Accomplishments that we're proud of
We are incredibly proud of getting the full orchestration pipeline working end-to-end. Seeing the first successful flow—where a message sent from a phone triggered a Serverpod endpoint, which spun up a Python worker, generated valid Flutter code, and hot-reloaded it back to the user's device—was a massive win for the team.
We also managed to solve the "context loss" problem in long conversations by implementing a smart summarization engine. This keeps Codi "aware" of the project goals even after hundreds of messages.
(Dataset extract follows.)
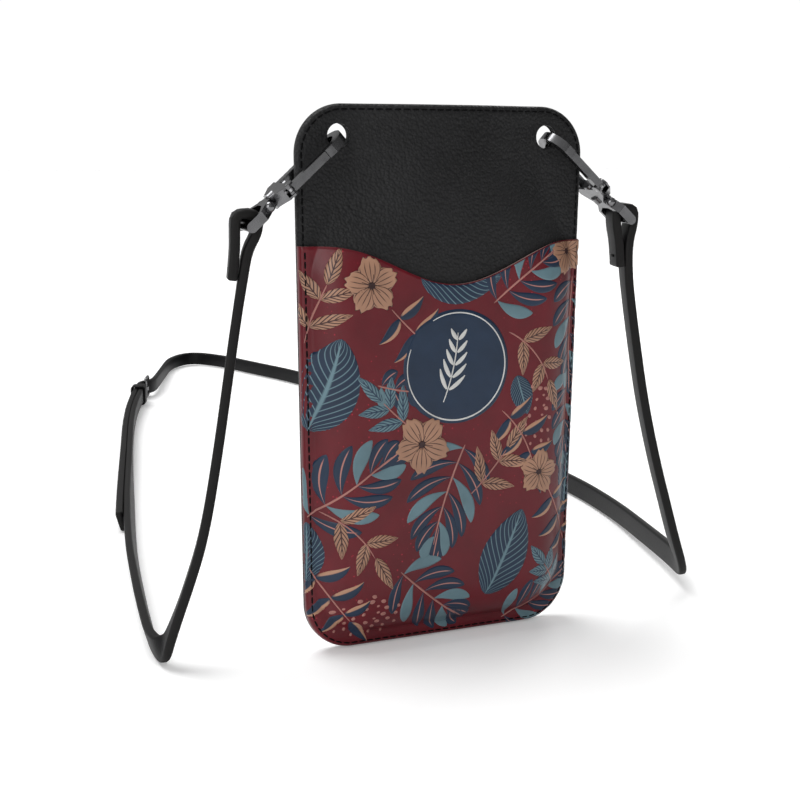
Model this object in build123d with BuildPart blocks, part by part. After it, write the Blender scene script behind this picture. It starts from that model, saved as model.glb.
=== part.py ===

Most importantly, we built a tool that feels truly mobile-native. It doesn't feel like a port of a desktop tool; it feels like it belongs in your pocket. We managed to hide all the complexity of Docker containers, compilers, and web drivers behind a simple chat bubble.
What we learned
We learned deep lessons about the capabilities of Serverpod. Initially, we treated it just as an API layer, but we quickly realized its power in managing real-time connections via web sockets was critical for the "live" feel of the AI agent.
On the product side, we learned that users care less about the "code" and more about the "app." Early versions showed too much code to the user, which was overwhelming on a small screen. We pivoted to focusing on the preview and the result, hiding the code unless explicitly asked for. This shifted our perspective from building a "mobile IDE" to building a "mobile app factory."
What's next for Codi
Immediate improvements will focus on "self-healing" code. Right now, if Codi generates code with a bug, the user has to spot it. We want to implement a feedback loop where Codi runs the build, catches the error log itself, and fixes the code before the user even sees it.
Long-term, we envision Codi as a platform for other creators. We want to allow users to share the "recipes" or "blueprints" of apps they've built so others can clone and remix them. We plan to validate this by launching a beta to a small group of students in coding bootcamps who rely on shared computers, giving them the freedom to code from home on their phones.